Con todo, y, como esto iba de remembranzas, afirmo con solemnidad de marbellera que sí teníamos por aquellos lejanos tiempos algunas cosas únicas y con las que me parece que disfrutábamos más que cualquier niño de hoy. Tengo muchas en las membranas de mi cerebro, más de las que permite este espacio, pero nombraré las primeras que me vengan a la cabeza o a la tecla del ordenador. Limitándome a lo que entonces eran las Pascuas, …¿Quién no recuerda los buñuelos fritos o los rosquetes que llevábamos al horno de las panaderías, cogiendo cita para hacerlo? ¿y la gallina que engordaba en patios y azoteas hasta que llegaba a la mesa en pepitoria, previa sopa de picadillos? ¿y los mantecados de Estepa o de Antequera (La Perla) tras la Misa del Gallo, siempre con una copita de Anís del Mono?

Ni langostinos, pato, caviar o foie. Ni Cava ni Chardonnais, Whisky o vino de reserva. Anís, tinto peleón, y sifón de don José Calzado. Como tampoco tuvimos Papas Noeles a mansalva, Santa Claus y elevadísimos árboles de navidad. Ni adornos luminosos en las calles, ni siquiera –recuerden- Pascueros, esa flor tan profusa ahora cuya existencia desconocíamos como elemento decorativo de esas fiestas, y mucho menos que serían llegado el tiempo, objeto de deseo ilegal para las manos que las arrancan sin pudor.

Durante el día las niñas jugábamos al “Rayo” en las calles (para guardadores de palabras extrañas cito las divisiones de aquella escala que había que sortear chutando una piedra : Imbo, Cachimbo, Anso, Descanso, Piri, Gloria, Maruchi y Estrella). Otras veces jugábamos a modelos en la Alameda, y con grandes nudos en faldas y jerseys imitábamos a las mujeres de revistas como Florita o Chicas. Al oscurecer íbamos de puerta en puerta dando aldabonazos y escondiéndonos luego con la mayor rapidez. Cuando las zapatillas se arrastraban para abrir, ya habíamos llegado a la siguiente. El Escondite era uno de los esenciales, porque denotaba el ingenio del escondido, desde una caja abandonada en la calle a un trastero o una alacena de comida.

Al llegar las Pastorales se nos brindaba los primeros signos de libertad futura, ya que nos permitían ir detrás de ellos más tarde de la hora acostumbrada. Al compás de la zambomba o pandereta corríamos por las calles mirando de reojo los pasos del niño que empezaba a hacernos tilín, al que distraídamente rozábamos con suspiros profundos.

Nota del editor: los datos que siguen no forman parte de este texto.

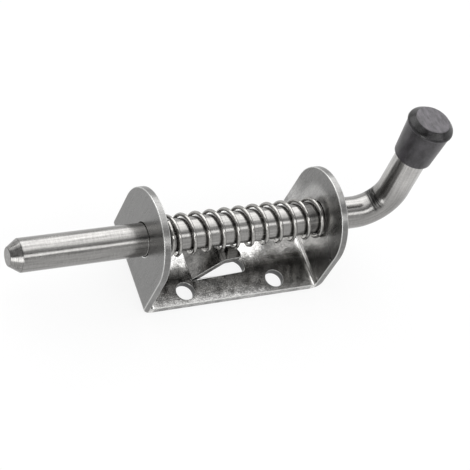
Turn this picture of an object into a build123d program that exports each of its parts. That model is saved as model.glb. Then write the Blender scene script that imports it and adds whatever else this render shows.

Y antes de que la magia navideña diese a su fin, mientras esperábamos la llegada de unos Reyes Magos sin cabalgata, a los que pedíamos de todo y nos traían lo que podían, que era casi nada, la noche del 5 de enero, comprábamos en unos mínimos puestos en la plaza de José Palomo, lo que habría de ser el remate final de esos días de vacaciones :las matracas los pitos de madera y sobre todo, los mixtos cachondos. ¡Qué inmenso placer significaba la tira acartonada con una puntita roja en el filo! Uno a uno íbamos rompiendo el cartón y lanzando los mixtos a casas y tiendas donde los “Reyes” amontonados por las prisas de última hora, compraban los regalos. Se quemaban medias de cristal las mujeres, gruñían los vendedores, daban coscorrones los hombres…y los niños de aquella Marbella nuestra y sin dinero, seguíamos, impertérritos, tocando nuestros pitos de madera y arrojando mixtos cachondos, a la vez que la radio repetía una y mil veces : Felices Pascuas a los hombres de buena voluntad.